:: Stated goal ::
Copy out all of the material, matching it word for word.

:: Dataset extract ::
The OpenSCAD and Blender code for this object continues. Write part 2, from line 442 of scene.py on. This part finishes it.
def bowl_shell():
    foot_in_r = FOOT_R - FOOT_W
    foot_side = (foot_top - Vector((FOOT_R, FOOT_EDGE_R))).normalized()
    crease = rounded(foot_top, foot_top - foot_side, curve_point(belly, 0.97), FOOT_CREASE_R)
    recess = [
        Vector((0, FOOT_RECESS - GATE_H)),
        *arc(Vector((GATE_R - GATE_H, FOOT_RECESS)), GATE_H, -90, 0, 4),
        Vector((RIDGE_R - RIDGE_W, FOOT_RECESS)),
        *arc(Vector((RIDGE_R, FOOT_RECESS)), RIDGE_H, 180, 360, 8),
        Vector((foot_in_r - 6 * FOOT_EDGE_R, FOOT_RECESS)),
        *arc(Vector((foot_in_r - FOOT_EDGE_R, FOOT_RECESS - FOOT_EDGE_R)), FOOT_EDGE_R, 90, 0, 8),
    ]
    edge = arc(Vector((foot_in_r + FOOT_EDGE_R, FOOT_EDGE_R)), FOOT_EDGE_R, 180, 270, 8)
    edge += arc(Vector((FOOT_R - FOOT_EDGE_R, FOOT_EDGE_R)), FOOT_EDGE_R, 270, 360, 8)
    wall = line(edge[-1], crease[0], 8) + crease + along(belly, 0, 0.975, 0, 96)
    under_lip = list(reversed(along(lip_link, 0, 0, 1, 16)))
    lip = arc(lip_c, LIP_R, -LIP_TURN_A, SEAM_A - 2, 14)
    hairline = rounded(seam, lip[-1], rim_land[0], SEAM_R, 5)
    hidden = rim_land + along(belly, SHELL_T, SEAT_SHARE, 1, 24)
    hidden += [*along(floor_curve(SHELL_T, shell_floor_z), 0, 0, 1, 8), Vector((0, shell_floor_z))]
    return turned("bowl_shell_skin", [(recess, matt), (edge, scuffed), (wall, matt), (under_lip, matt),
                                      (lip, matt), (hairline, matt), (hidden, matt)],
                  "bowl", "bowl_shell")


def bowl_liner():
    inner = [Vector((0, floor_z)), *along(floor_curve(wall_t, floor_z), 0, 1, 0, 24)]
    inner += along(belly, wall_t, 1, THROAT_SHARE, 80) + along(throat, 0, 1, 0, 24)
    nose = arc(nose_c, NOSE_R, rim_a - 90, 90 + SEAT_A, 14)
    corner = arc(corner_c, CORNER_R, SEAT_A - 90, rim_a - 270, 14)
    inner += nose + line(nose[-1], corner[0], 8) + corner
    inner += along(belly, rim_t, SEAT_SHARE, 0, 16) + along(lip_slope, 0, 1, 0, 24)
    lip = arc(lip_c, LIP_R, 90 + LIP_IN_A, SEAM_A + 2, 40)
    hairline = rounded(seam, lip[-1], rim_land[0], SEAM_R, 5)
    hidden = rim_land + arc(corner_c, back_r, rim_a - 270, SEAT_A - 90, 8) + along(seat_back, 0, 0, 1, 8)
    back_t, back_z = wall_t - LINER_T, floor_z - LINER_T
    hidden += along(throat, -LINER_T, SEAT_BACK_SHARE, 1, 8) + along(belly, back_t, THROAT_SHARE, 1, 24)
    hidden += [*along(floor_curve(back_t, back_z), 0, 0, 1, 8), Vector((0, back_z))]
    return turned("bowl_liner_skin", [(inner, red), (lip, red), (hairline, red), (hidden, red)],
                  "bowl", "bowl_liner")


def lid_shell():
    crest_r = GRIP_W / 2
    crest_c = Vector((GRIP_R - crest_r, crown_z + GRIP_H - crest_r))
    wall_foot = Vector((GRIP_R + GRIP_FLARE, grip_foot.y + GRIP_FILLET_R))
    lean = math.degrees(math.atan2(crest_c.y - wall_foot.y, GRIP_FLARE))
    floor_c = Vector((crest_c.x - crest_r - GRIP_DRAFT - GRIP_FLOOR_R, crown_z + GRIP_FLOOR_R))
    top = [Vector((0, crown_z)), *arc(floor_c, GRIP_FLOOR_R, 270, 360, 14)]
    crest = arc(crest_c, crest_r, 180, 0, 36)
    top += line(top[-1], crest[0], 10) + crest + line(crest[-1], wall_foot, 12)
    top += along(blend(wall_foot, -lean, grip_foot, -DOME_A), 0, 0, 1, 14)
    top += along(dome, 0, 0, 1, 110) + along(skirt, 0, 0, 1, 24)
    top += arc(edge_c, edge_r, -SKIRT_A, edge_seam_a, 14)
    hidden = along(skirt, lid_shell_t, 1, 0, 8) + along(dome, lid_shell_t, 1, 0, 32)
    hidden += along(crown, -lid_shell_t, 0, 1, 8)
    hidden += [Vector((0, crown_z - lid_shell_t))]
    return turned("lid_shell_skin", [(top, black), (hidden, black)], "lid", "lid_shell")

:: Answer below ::
The OpenSCAD and Blender code for this object continues. Write part 2, from line 442 of scene.py on. This part finishes it.
def bowl_shell():
    foot_in_r = FOOT_R - FOOT_W
    foot_side = (foot_top - Vector((FOOT_R, FOOT_EDGE_R))).normalized()
    crease = rounded(foot_top, foot_top - foot_side, curve_point(belly, 0.97), FOOT_CREASE_R)
    recess = [
        Vector((0, FOOT_RECESS - GATE_H)),
        *arc(Vector((GATE_R - GATE_H, FOOT_RECESS)), GATE_H, -90, 0, 4),
        Vector((RIDGE_R - RIDGE_W, FOOT_RECESS)),
        *arc(Vector((RIDGE_R, FOOT_RECESS)), RIDGE_H, 180, 360, 8),
        Vector((foot_in_r - 6 * FOOT_EDGE_R, FOOT_RECESS)),
        *arc(Vector((foot_in_r - FOOT_EDGE_R, FOOT_RECESS - FOOT_EDGE_R)), FOOT_EDGE_R, 90, 0, 8),
    ]
    edge = arc(Vector((foot_in_r + FOOT_EDGE_R, FOOT_EDGE_R)), FOOT_EDGE_R, 180, 270, 8)
    edge += arc(Vector((FOOT_R - FOOT_EDGE_R, FOOT_EDGE_R)), FOOT_EDGE_R, 270, 360, 8)
    wall = line(edge[-1], crease[0], 8) + crease + along(belly, 0, 0.975, 0, 96)
    under_lip = list(reversed(along(lip_link, 0, 0, 1, 16)))
    lip = arc(lip_c, LIP_R, -LIP_TURN_A, SEAM_A - 2, 14)
    hairline = rounded(seam, lip[-1], rim_land[0], SEAM_R, 5)
    hidden = rim_land + along(belly, SHELL_T, SEAT_SHARE, 1, 24)
    hidden += [*along(floor_curve(SHELL_T, shell_floor_z), 0, 0, 1, 8), Vector((0, shell_floor_z))]
    return turned("bowl_shell_skin", [(recess, matt), (edge, scuffed), (wall, matt), (under_lip, matt),
                                      (lip, matt), (hairline, matt), (hidden, matt)],
                  "bowl", "bowl_shell")


def bowl_liner():
    inner = [Vector((0, floor_z)), *along(floor_curve(wall_t, floor_z), 0, 1, 0, 24)]
    inner += along(belly, wall_t, 1, THROAT_SHARE, 80) + along(throat, 0, 1, 0, 24)
    nose = arc(nose_c, NOSE_R, rim_a - 90, 90 + SEAT_A, 14)
    corner = arc(corner_c, CORNER_R, SEAT_A - 90, rim_a - 270, 14)
    inner += nose + line(nose[-1], corner[0], 8) + corner
    inner += along(belly, rim_t, SEAT_SHARE, 0, 16) + along(lip_slope, 0, 1, 0, 24)
    lip = arc(lip_c, LIP_R, 90 + LIP_IN_A, SEAM_A + 2, 40)
    hairline = rounded(seam, lip[-1], rim_land[0], SEAM_R, 5)
    hidden = rim_land + arc(corner_c, back_r, rim_a - 270, SEAT_A - 90, 8) + along(seat_back, 0, 0, 1, 8)
    back_t, back_z = wall_t - LINER_T, floor_z - LINER_T
    hidden += along(throat, -LINER_T, SEAT_BACK_SHARE, 1, 8) + along(belly, back_t, THROAT_SHARE, 1, 24)
    hidden += [*along(floor_curve(back_t, back_z), 0, 0, 1, 8), Vector((0, back_z))]
    return turned("bowl_liner_skin", [(inner, red), (lip, red), (hairline, red), (hidden, red)],
                  "bowl", "bowl_liner")


def lid_shell():
    crest_r = GRIP_W / 2
    crest_c = Vector((GRIP_R - crest_r, crown_z + GRIP_H - crest_r))
    wall_foot = Vector((GRIP_R + GRIP_FLARE, grip_foot.y + GRIP_FILLET_R))
    lean = math.degrees(math.atan2(crest_c.y - wall_foot.y, GRIP_FLARE))
    floor_c = Vector((crest_c.x - crest_r - GRIP_DRAFT - GRIP_FLOOR_R, crown_z + GRIP_FLOOR_R))
    top = [Vector((0, crown_z)), *arc(floor_c, GRIP_FLOOR_R, 270, 360, 14)]
    crest = arc(crest_c, crest_r, 180, 0, 36)
    top += line(top[-1], crest[0], 10) + crest + line(crest[-1], wall_foot, 12)
    top += along(blend(wall_foot, -lean, grip_foot, -DOME_A), 0, 0, 1, 14)
    top += along(dome, 0, 0, 1, 110) + along(skirt, 0, 0, 1, 24)
    top += arc(edge_c, edge_r, -SKIRT_A, edge_seam_a, 14)
    hidden = along(skirt, lid_shell_t, 1, 0, 8) + along(dome, lid_shell_t, 1, 0, 32)
    hidden += along(crown, -lid_shell_t, 0, 1, 8)
    hidden += [Vector((0, crown_z - lid_shell_t))]
    return turned("lid_shell_skin", [(top, black), (hidden, black)], "lid", "lid_shell")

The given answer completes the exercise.